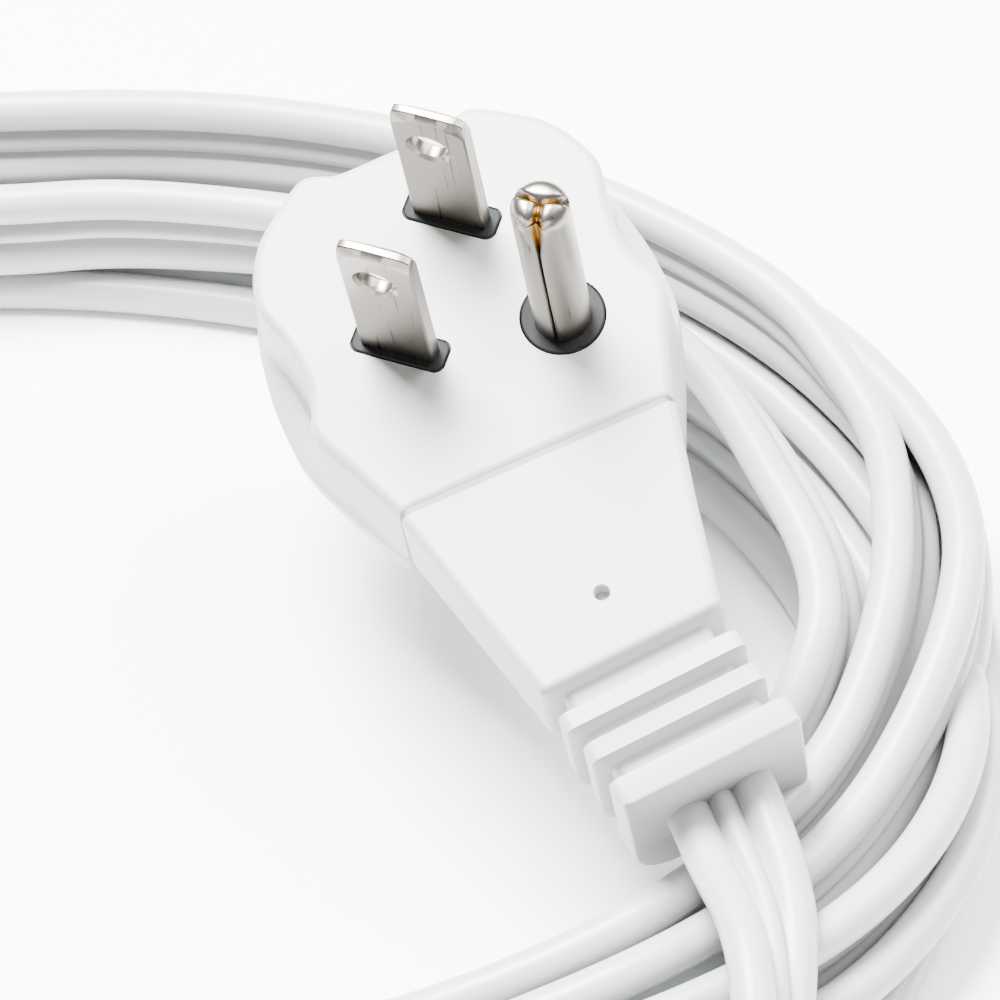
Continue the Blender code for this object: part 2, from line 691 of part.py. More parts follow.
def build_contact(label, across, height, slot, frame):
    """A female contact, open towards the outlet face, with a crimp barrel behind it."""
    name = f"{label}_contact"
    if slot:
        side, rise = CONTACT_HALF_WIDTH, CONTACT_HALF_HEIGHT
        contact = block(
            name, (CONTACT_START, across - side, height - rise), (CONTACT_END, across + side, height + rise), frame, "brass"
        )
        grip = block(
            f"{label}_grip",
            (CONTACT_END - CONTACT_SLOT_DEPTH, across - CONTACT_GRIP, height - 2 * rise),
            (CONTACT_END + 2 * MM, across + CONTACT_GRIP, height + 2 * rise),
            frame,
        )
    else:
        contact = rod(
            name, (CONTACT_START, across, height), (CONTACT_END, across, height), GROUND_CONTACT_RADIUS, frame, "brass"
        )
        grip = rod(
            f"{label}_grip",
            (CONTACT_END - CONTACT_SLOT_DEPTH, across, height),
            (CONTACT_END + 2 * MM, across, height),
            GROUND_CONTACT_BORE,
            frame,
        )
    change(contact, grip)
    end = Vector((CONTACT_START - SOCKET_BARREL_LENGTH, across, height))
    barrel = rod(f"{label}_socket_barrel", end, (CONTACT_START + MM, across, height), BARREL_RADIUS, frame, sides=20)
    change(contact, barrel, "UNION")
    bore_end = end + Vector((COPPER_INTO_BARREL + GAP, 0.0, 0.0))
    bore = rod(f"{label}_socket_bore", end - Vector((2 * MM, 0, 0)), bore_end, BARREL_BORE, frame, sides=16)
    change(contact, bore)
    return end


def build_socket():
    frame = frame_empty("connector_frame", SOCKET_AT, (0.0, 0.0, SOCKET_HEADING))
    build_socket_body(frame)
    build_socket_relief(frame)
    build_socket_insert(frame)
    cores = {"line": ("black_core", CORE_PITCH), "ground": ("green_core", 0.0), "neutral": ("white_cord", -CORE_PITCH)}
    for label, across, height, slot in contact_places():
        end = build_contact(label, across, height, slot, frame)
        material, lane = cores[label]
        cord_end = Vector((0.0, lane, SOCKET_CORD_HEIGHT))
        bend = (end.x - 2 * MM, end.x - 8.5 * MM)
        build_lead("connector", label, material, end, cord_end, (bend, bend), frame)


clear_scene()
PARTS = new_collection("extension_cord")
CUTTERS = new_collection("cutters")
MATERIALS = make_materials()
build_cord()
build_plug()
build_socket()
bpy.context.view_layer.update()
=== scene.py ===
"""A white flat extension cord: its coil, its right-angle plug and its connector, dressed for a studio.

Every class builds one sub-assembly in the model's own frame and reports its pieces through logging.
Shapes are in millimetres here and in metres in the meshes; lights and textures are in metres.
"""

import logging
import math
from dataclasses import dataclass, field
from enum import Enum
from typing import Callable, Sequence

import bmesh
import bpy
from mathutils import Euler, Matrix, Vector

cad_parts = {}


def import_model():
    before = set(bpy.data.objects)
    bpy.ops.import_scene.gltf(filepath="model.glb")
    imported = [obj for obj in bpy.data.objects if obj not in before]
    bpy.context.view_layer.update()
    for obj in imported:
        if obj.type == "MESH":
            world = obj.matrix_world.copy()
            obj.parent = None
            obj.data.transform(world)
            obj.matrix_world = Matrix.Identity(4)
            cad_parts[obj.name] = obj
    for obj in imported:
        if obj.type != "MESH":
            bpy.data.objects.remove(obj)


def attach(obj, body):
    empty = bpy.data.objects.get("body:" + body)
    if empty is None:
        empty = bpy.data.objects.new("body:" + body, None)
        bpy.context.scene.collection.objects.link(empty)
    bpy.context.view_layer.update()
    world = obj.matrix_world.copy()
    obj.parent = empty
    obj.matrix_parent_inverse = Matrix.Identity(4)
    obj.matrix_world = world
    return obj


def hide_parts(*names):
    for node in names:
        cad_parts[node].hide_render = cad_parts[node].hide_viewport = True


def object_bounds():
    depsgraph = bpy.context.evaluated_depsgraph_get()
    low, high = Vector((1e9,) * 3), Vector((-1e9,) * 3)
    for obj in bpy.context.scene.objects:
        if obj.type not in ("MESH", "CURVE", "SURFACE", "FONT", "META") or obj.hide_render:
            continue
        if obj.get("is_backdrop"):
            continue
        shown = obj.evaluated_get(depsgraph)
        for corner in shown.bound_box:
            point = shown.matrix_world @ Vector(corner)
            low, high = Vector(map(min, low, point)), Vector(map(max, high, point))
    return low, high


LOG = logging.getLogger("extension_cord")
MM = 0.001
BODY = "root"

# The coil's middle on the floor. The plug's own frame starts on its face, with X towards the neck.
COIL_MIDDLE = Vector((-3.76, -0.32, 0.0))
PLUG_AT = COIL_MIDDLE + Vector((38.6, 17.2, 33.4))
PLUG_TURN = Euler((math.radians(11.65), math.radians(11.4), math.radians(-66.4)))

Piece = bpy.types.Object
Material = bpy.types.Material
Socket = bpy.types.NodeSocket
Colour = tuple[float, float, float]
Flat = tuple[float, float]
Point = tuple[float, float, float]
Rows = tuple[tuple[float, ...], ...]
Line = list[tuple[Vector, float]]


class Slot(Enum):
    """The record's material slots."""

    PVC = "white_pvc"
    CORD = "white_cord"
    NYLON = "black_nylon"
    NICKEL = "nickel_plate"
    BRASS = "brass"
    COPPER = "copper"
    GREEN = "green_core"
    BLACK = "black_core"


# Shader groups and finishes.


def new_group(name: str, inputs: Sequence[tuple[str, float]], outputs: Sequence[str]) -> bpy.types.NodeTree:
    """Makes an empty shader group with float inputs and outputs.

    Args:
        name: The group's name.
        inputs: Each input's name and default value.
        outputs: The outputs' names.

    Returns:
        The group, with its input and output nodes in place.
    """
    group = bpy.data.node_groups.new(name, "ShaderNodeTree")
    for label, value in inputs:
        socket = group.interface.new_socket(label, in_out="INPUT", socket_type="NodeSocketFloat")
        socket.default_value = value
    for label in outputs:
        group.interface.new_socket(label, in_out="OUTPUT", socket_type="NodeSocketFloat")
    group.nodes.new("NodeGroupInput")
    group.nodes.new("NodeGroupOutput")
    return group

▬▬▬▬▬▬

→ The task
Extract exactly and only the lines above from the line containing "(bend, bend), frame)" through the line containing "shown = obj.evaluated_get(depsgraph)", both end lines included.

→ Reply
        build_lead("connector", label, material, end, cord_end, (bend, bend), frame)


clear_scene()
PARTS = new_collection("extension_cord")
CUTTERS = new_collection("cutters")
MATERIALS = make_materials()
build_cord()
build_plug()
build_socket()
bpy.context.view_layer.update()
=== scene.py ===
"""A white flat extension cord: its coil, its right-angle plug and its connector, dressed for a studio.

Every class builds one sub-assembly in the model's own frame and reports its pieces through logging.
Shapes are in millimetres here and in metres in the meshes; lights and textures are in metres.
"""

import logging
import math
from dataclasses import dataclass, field
from enum import Enum
from typing import Callable, Sequence

import bmesh
import bpy
from mathutils import Euler, Matrix, Vector

cad_parts = {}


def import_model():
    before = set(bpy.data.objects)
    bpy.ops.import_scene.gltf(filepath="model.glb")
    imported = [obj for obj in bpy.data.objects if obj not in before]
    bpy.context.view_layer.update()
    for obj in imported:
        if obj.type == "MESH":
            world = obj.matrix_world.copy()
            obj.parent = None
            obj.data.transform(world)
            obj.matrix_world = Matrix.Identity(4)
            cad_parts[obj.name] = obj
    for obj in imported:
        if obj.type != "MESH":
            bpy.data.objects.remove(obj)


def attach(obj, body):
    empty = bpy.data.objects.get("body:" + body)
    if empty is None:
        empty = bpy.data.objects.new("body:" + body, None)
        bpy.context.scene.collection.objects.link(empty)
    bpy.context.view_layer.update()
    world = obj.matrix_world.copy()
    obj.parent = empty
    obj.matrix_parent_inverse = Matrix.Identity(4)
    obj.matrix_world = world
    return obj


def hide_parts(*names):
    for node in names:
        cad_parts[node].hide_render = cad_parts[node].hide_viewport = True


def object_bounds():
    depsgraph = bpy.context.evaluated_depsgraph_get()
    low, high = Vector((1e9,) * 3), Vector((-1e9,) * 3)
    for obj in bpy.context.scene.objects:
        if obj.type not in ("MESH", "CURVE", "SURFACE", "FONT", "META") or obj.hide_render:
            continue
        if obj.get("is_backdrop"):
            continue
        shown = obj.evaluated_get(depsgraph)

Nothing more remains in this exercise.